## DO THIS
Everything from the line containing "side, knit, lip=False)" down to the line containing "low, high = Vector((1e9,)" is to be returned exactly; include both boundary lines and leave out all others.

• • • •

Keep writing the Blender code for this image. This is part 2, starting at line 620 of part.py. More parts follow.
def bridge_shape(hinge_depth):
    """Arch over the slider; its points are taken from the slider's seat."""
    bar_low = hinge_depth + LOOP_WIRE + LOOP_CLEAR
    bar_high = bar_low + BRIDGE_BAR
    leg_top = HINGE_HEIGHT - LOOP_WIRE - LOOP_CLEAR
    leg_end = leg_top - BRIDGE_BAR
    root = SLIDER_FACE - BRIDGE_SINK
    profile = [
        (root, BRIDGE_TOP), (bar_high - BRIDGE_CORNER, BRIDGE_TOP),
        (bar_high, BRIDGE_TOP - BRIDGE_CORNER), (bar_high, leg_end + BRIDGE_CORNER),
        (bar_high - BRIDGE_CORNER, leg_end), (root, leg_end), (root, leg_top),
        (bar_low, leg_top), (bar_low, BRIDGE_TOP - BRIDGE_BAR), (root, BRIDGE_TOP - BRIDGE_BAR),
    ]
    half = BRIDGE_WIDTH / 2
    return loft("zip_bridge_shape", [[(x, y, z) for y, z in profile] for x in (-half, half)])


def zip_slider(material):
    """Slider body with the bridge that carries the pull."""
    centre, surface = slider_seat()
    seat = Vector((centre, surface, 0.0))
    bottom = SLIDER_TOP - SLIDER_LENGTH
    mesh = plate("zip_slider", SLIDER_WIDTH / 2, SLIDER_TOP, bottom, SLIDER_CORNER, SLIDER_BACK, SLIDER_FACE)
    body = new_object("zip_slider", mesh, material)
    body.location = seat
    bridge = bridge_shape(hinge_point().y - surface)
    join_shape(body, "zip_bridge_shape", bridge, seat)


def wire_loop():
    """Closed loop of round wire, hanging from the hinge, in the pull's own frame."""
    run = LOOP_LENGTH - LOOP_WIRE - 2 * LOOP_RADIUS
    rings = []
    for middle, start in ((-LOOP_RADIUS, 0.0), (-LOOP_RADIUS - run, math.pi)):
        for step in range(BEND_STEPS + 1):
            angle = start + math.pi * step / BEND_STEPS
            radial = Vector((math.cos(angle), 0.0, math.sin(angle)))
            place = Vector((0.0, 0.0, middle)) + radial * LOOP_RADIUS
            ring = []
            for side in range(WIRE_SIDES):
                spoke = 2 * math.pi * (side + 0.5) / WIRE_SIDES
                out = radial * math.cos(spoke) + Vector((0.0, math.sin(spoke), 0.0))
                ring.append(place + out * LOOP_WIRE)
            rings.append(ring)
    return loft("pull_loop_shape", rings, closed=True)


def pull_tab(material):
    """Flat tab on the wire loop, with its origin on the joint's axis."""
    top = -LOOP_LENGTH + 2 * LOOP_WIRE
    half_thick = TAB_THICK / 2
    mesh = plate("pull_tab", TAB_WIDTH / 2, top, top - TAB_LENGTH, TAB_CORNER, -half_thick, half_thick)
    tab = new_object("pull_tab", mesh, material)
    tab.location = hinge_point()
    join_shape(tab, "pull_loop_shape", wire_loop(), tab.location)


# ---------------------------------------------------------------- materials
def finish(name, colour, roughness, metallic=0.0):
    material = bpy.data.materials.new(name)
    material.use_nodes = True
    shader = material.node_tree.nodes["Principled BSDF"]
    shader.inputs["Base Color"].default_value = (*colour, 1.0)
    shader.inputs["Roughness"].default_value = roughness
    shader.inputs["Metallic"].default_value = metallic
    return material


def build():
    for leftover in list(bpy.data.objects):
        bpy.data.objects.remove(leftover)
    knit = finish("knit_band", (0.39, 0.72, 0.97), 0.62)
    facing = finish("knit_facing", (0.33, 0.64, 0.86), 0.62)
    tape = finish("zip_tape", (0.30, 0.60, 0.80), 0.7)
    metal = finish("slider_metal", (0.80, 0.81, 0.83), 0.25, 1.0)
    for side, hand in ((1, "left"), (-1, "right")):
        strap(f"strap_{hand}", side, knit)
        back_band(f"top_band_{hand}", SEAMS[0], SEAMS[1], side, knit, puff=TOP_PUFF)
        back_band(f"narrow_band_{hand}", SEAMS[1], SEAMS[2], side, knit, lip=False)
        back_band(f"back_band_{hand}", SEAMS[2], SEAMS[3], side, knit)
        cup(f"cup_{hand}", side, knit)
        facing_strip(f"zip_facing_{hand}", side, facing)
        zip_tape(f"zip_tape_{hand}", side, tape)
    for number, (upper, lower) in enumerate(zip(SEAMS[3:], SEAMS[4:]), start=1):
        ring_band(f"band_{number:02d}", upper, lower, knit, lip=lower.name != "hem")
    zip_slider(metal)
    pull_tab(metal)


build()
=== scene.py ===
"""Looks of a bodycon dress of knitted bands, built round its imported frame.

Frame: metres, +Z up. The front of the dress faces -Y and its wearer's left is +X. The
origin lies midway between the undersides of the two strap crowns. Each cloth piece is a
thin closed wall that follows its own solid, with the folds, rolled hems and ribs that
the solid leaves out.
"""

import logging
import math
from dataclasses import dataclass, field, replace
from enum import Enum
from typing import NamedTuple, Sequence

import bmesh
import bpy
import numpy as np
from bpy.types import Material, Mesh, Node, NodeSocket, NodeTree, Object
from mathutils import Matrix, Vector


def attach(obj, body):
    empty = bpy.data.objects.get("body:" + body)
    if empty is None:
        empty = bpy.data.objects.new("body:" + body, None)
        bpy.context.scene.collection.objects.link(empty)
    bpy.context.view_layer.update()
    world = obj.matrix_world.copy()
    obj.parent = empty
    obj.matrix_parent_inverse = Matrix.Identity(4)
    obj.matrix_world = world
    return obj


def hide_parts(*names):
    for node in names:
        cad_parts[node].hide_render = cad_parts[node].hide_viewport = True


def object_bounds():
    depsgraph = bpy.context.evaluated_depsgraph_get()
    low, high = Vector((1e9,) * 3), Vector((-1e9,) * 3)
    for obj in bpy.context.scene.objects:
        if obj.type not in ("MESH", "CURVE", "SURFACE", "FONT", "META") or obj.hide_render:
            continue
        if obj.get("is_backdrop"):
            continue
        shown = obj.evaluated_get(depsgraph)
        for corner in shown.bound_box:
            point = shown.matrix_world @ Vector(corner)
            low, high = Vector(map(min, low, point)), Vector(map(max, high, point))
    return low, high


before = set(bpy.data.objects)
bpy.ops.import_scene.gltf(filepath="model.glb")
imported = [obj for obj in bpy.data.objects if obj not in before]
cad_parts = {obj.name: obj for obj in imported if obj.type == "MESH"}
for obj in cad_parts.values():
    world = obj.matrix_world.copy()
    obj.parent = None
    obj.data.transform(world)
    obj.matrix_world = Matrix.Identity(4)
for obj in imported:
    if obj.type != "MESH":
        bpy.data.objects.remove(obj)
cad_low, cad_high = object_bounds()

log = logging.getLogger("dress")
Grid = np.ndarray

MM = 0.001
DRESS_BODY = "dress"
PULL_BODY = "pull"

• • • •

## CORRECT RESPONSE
        back_band(f"narrow_band_{hand}", SEAMS[1], SEAMS[2], side, knit, lip=False)
        back_band(f"back_band_{hand}", SEAMS[2], SEAMS[3], side, knit)
        cup(f"cup_{hand}", side, knit)
        facing_strip(f"zip_facing_{hand}", side, facing)
        zip_tape(f"zip_tape_{hand}", side, tape)
    for number, (upper, lower) in enumerate(zip(SEAMS[3:], SEAMS[4:]), start=1):
        ring_band(f"band_{number:02d}", upper, lower, knit, lip=lower.name != "hem")
    zip_slider(metal)
    pull_tab(metal)


build()
=== scene.py ===
"""Looks of a bodycon dress of knitted bands, built round its imported frame.

Frame: metres, +Z up. The front of the dress faces -Y and its wearer's left is +X. The
origin lies midway between the undersides of the two strap crowns. Each cloth piece is a
thin closed wall that follows its own solid, with the folds, rolled hems and ribs that
the solid leaves out.
"""

import logging
import math
from dataclasses import dataclass, field, replace
from enum import Enum
from typing import NamedTuple, Sequence

import bmesh
import bpy
import numpy as np
from bpy.types import Material, Mesh, Node, NodeSocket, NodeTree, Object
from mathutils import Matrix, Vector


def attach(obj, body):
    empty = bpy.data.objects.get("body:" + body)
    if empty is None:
        empty = bpy.data.objects.new("body:" + body, None)
        bpy.context.scene.collection.objects.link(empty)
    bpy.context.view_layer.update()
    world = obj.matrix_world.copy()
    obj.parent = empty
    obj.matrix_parent_inverse = Matrix.Identity(4)
    obj.matrix_world = world
    return obj


def hide_parts(*names):
    for node in names:
        cad_parts[node].hide_render = cad_parts[node].hide_viewport = True


def object_bounds():
    depsgraph = bpy.context.evaluated_depsgraph_get()
    low, high = Vector((1e9,) * 3), Vector((-1e9,) * 3)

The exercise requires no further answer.